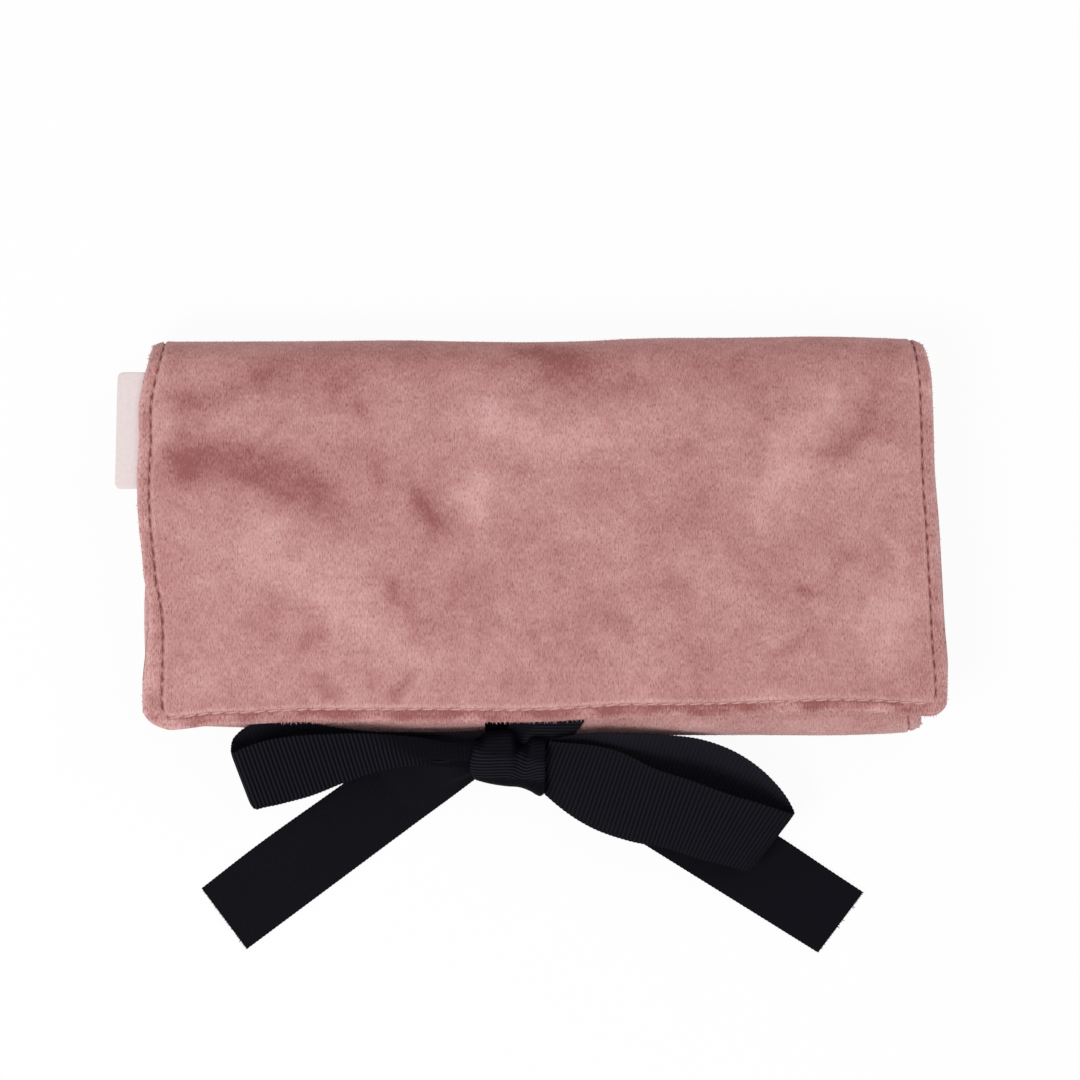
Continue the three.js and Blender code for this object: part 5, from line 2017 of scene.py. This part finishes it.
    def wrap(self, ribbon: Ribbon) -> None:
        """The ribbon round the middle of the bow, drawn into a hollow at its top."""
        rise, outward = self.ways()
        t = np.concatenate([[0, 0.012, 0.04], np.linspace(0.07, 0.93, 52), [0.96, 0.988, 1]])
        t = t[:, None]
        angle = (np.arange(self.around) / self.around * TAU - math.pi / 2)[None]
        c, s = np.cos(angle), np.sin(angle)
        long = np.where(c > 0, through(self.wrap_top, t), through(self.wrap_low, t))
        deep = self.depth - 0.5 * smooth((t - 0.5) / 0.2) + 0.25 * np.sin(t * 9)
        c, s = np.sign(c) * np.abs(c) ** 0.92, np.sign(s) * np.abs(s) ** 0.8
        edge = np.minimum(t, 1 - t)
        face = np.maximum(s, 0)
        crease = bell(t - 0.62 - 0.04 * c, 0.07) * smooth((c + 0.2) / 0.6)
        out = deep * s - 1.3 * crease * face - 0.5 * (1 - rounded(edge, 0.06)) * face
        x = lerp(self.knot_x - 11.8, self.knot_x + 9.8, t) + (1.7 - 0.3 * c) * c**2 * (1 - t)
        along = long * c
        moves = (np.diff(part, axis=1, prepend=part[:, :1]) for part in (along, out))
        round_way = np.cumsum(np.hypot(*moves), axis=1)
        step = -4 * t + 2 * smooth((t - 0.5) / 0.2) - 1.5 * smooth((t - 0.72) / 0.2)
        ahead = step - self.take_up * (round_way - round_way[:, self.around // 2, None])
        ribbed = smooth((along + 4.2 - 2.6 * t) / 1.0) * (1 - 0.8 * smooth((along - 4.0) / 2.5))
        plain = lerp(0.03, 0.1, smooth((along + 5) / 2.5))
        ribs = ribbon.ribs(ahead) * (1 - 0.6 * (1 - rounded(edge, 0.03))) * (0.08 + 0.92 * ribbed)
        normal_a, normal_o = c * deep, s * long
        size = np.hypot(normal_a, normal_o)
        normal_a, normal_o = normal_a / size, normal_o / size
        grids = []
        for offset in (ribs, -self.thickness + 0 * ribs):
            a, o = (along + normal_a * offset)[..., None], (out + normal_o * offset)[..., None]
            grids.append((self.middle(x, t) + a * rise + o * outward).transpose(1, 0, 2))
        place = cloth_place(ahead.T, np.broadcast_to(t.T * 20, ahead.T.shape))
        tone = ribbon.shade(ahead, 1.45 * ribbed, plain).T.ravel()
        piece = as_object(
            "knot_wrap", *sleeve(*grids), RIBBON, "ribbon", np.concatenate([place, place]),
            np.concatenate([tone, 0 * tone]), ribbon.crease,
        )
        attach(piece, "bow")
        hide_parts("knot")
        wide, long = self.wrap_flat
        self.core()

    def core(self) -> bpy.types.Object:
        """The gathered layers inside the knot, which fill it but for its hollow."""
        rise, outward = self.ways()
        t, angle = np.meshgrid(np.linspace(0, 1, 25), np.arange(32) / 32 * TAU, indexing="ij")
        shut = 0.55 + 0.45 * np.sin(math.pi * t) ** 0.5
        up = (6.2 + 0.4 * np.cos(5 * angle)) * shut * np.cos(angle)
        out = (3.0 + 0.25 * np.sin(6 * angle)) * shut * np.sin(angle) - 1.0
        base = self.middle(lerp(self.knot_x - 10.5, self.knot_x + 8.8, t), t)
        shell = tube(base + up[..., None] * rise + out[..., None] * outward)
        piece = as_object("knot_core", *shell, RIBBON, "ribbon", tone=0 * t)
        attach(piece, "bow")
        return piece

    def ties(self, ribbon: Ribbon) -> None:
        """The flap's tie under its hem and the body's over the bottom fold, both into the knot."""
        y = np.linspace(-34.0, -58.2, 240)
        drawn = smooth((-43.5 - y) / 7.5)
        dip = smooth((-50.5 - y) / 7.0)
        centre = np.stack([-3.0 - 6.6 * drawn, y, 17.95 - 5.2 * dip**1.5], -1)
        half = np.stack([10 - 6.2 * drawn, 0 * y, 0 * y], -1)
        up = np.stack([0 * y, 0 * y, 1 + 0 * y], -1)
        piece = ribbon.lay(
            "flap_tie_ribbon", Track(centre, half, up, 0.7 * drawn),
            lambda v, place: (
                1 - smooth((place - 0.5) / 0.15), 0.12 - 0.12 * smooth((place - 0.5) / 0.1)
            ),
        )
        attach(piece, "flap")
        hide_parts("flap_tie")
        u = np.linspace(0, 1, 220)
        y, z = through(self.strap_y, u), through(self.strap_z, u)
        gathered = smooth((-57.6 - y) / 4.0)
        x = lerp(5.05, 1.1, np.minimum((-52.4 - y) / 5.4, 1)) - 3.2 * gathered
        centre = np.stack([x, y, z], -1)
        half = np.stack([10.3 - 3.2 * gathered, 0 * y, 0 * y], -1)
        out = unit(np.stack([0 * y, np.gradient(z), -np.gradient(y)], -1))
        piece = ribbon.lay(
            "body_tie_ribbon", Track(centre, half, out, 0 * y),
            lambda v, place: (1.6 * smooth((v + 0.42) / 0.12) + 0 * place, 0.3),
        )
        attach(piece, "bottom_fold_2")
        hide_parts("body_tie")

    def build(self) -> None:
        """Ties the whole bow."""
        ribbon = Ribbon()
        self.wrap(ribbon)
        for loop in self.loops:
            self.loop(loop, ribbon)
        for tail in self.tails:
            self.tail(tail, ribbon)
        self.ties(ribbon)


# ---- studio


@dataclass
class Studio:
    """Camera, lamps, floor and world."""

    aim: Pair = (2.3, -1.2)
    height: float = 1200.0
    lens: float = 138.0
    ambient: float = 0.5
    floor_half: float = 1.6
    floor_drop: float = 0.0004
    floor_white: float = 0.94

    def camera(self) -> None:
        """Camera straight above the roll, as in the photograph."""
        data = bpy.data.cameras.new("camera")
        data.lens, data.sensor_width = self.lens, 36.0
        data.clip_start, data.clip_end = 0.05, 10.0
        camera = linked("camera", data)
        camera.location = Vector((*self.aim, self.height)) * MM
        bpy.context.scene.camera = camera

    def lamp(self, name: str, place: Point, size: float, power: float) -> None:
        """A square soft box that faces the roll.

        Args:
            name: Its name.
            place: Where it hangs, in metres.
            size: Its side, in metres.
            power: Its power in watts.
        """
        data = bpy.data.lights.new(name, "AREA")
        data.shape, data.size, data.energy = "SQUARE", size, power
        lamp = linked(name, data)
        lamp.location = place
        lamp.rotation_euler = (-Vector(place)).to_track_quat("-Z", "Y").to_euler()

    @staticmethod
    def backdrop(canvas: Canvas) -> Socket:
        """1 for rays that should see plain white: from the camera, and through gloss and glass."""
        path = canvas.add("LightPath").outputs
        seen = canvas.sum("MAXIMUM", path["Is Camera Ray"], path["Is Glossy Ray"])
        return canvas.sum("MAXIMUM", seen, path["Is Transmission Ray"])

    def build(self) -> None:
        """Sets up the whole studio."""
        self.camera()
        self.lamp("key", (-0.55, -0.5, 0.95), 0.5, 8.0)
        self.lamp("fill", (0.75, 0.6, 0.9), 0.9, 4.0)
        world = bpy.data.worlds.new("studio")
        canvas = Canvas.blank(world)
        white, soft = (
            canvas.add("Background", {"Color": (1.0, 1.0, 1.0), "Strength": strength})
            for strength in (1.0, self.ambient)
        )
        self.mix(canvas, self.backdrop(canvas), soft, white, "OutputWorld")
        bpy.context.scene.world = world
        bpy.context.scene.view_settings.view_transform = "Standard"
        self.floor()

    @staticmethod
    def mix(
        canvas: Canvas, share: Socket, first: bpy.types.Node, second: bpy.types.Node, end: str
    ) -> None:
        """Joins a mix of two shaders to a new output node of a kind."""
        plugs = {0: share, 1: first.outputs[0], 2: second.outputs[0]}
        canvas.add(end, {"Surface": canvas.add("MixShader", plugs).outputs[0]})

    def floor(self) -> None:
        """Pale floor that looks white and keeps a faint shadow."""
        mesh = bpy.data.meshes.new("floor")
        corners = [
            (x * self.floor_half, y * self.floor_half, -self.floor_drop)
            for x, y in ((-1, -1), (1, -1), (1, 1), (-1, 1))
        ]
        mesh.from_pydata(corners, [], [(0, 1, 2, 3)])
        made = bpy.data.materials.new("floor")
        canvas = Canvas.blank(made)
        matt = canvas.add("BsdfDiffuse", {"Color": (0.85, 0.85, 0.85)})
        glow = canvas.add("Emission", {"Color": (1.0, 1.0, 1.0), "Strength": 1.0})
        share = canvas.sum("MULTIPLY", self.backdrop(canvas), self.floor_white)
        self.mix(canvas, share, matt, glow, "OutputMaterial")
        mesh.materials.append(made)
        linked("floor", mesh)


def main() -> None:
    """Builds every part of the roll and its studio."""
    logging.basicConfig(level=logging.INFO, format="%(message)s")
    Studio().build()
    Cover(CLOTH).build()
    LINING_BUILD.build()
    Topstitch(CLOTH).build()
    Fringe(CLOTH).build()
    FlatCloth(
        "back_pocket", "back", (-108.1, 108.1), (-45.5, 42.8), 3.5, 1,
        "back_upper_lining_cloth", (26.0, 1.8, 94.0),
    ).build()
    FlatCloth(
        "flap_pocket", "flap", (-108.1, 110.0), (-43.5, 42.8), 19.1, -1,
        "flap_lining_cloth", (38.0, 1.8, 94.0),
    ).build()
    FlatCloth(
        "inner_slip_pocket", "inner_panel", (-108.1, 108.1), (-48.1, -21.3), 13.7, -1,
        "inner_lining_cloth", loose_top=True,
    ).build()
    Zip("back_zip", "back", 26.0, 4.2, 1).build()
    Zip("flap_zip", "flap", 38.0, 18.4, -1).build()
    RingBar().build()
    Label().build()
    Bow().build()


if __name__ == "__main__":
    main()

Instructions for the task: All lines above with "piece" in them should be returned.

Solution for this problem:
        piece = as_object(
        attach(piece, "bow")
        piece = as_object("knot_core", *shell, RIBBON, "ribbon", tone=0 * t)
        attach(piece, "bow")
        return piece
        piece = ribbon.lay(
        attach(piece, "flap")
        piece = ribbon.lay(
        attach(piece, "bottom_fold_2")